Our modern-day Left, with some notable exceptions such as John Stewart, has mostly failed to understand the dynamics of the Arab Spring, and is faring no better in its analysis of the Turkish Spring (or Summer, as the case may be). Fiachra Gibbons, writing in the June 19 edition of The Guardian, asks us to “spare a thought for the man whose personal tragedy” was “turning an insignificant protest in a scrubby little park into a national emergency”. The one flaw in this “Shakespearian” hero, a colossus on his way to becoming another Kemal Atatürk or Suleiman the Magnificent, is not that he wants to destroy Kemalist (or secular) Turkey, but the “authoritarian streak he inherited from Atatürk.” This one flaw aside – I am holding back the tears – Erdogan’s dream to create a “peaceful, prosperous and democratic future” for Turkey was almost in sight.

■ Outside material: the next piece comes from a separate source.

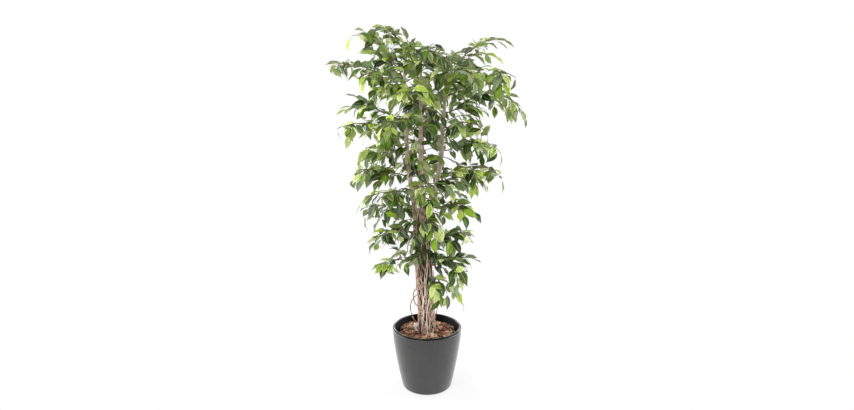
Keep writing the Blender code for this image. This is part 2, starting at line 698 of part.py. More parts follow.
class Branch:
    """A main shoot with side shoots and leaves, grown from its seat on the wood."""

    def __init__(self, number, row, wood):
        stem_name, height, azimuth, length, lift, droop = row
        self.name = f"leafy_branch_{number + 1:02d}"
        self.rng = random.Random(500 + number)
        self.lift, self.droop, self.length = math.radians(lift), math.radians(droop), length
        self.stem_name, self.height = stem_name, height
        self.azimuth = math.radians(azimuth)
        self.wood = wood
        self.side_shoots = {}  # (station, side) to shoot
        self.leaves = {}  # (shoot, station, side) to leaf

    def seat(self, azimuth):
        centre = stem_centre(self.stem_name, self.height)
        return seat_on(self.wood, centre, azimuth, TWIG_RADIUS[0])

    def lay_shoots(self, taken):
        """Places the main shoot, then its side shoots, clear of all that is there."""
        for swing in SWINGS:
            azimuth = self.azimuth + math.radians(swing)
            start = self.seat(azimuth)
            self.main = Shoot(
                start, azimuth, self.lift, self.droop, self.length, MAIN_BARE, TWIG_RADIUS
            )
            if taken.meets(self.main.guard(CLEAR_OF_WOOD)):
                continue
            if not taken.meets(self.main.guard(), but="wood"):
                break
        else:
            raise ValueError(f"{self.name} finds no room")
        taken.add(self.main.guard(), self.main)
        hand = self.rng.choice((LEFT, RIGHT))
        for index, along in enumerate(self.main.stations[:-1]):
            if index % 4 != 3:
                hand = -hand
                self.lay_side_shoot(index, along, hand, taken)

    def lay_side_shoot(self, index, along, hand, taken):
        rng = self.rng
        point, _, _ = self.main.at(along)
        share = along / self.length
        slope = self.lift - self.droop * share**DROOP_POWER
        length = rng.uniform(*SIDE_LENGTH) * (1.15 - 0.5 * share)
        for _ in range(SIDE_TRIES):
            shoot = Shoot(
                point,
                self.main.azimuth - hand * rng.uniform(*SIDE_ANGLE),
                slope + rng.uniform(*SIDE_SLOPE),
                self.droop * 0.6,
                length,
                SIDE_BARE,
                [radius * SIDE_TWIG_SHARE for radius in TWIG_RADIUS],
            )
            if taken.meets(shoot.guard(SIDE_BASE)):
                continue
            if not taken.meets(shoot.guard(SIDE_BASE / 3), but=self.main):
                taken.add(shoot.guard(SIDE_BASE / 3), shoot)
                self.side_shoots[(index, hand)] = shoot
                break

    def lay_leaves(self, taken):
        """Gives each free place on the shoots a leaf, where one fits."""
        for shoot in (self.main, *self.side_shoots.values()):
            for index, along in enumerate(shoot.stations):
                for hand in (RIGHT, LEFT, BELOW):
                    if shoot is self.main and (index, hand) in self.side_shoots:
                        continue
                    leaf = self.fitting_leaf(shoot, along, hand, taken)
                    if leaf:
                        self.leaves[(shoot, index, hand)] = leaf
            tip = self.fitting_leaf(shoot, shoot.length, AHEAD, taken)
            if tip:
                self.leaves[(shoot, AHEAD)] = tip

    def fitting_leaf(self, shoot, along, hand, taken):
        rng = self.rng
        point, tangent, top = shoot.at(along)
        size = rng.uniform(*LEAF_LENGTH) * between(1.0, TIP_LEAF_SHARE, along / shoot.length)
        for attempt in range(LEAF_TRIES):
            loose = 1.0 + attempt * 0.07
            heading = tangent * rng.uniform(0.30, 0.75) - UP * rng.uniform(0.15, 0.95)
            heading *= 1.0 / loose
            if hand == AHEAD:
                root = tangent
                heading += tangent * 0.8 + shoot.side * rng.uniform(-0.3, 0.3) * loose
            elif hand == BELOW:
                root = -top
                heading += root * 0.7 + shoot.side * rng.uniform(-0.5, 0.5) * loose
            else:
                root = shoot.side * hand
                heading += root * rng.uniform(0.65, 1.0)
            jitter = Vector([rng.uniform(-0.14, 0.14) * loose for _ in range(3)])
            facing = UP * 0.75 + shoot.out * rng.uniform(0.3, 0.9)
            facing += shoot.side * rng.uniform(-0.5, 0.5) * loose
            leaf = Leaf(point + root * LEAF_ROOT, heading.normalized() + jitter, facing, size)
            if not leaf.leaves_facet(root if hand in (AHEAD, BELOW) else root * 0.866 + top * 0.5):
                continue
            if not taken.meets(leaf.guard(), but=shoot) and not taken.meets(leaf.guard(0.007)):
                taken.add(leaf.guard(), leaf)
                return leaf
            size *= 0.99
        return None

    def build(self):
        """The branch as one closed mesh: facets of the twigs are drawn out into shoots
        and leaves."""
        bm = bmesh.new()
        first = [bm.verts.new(corner) for corner in self.main.ring(0.0)]
        cap = drawn_out(bm, bm.faces.new(first), self.main.ring(0.02))
        bm.faces.new(first[::-1])  # the drawn-out facet left the butt open
        self.grow(bm, cap, self.main)
        return show(self.name, mesh_of(bm, self.name), "foliage")

    def grow(self, bm, cap, shoot):
        """Extends a shoot from its cap, station by station."""
        for index, along in enumerate(shoot.stations):
            cap = drawn_out(bm, cap, shoot.ring(along - NODE_HALF))
            cap = drawn_out(bm, cap, shoot.ring(along + NODE_HALF))
            for hand, quad in side_quads(cap, shoot.side):
                child = self.side_shoots.get((index, hand)) if shoot is self.main else None
                leaf = self.leaves.get((shoot, index, hand))
                if child:
                    rings = turns(child.ring(SIDE_BASE))
                    self.grow(bm, branched_off(bm, larger_facet(bm, quad), rings), child)
                elif leaf:
                    branched_off(bm, larger_facet(bm, quad), leaf.rings())
        end = drawn_out(bm, cap, shoot.ring(shoot.length))
        leaf = self.leaves.get((shoot, AHEAD))
        if leaf:
            branched_off(bm, end, leaf.rings())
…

The Standing Man, who turns out to be a performance artist by the name of Erdem Gunduz, a man blessed in equal measure with courage and humility, might offer a very different narrative. The “insignificant protest in a scrubby little park” that kicked off the Turkish Summer was always about something more than simply preserving the trees of Gezi Park. The demonstrators – like Gunduz himself – are self-described “Kemalists” making a stand against the encroachment of Erdogan’s Islamofascism as much as against Erdogan’s bulldozers. They are not asking for Islam to be banned in Turkey but for it to return from whence it came – the mosque.

The Turkish protestors do not desire to see a new caliphate resurrected on the territory of the Turkish Republic, because they wish to retain the secular state Kemal Atatürk bequeathed them. The Standing Man, and all those other Standing Men and Standing Women, along with their 15 million counterparts in Egypt who have signed up for Rebel, should be an inspiration to genuine freedom-loving people everywhere. Their struggle is so obviously our struggle.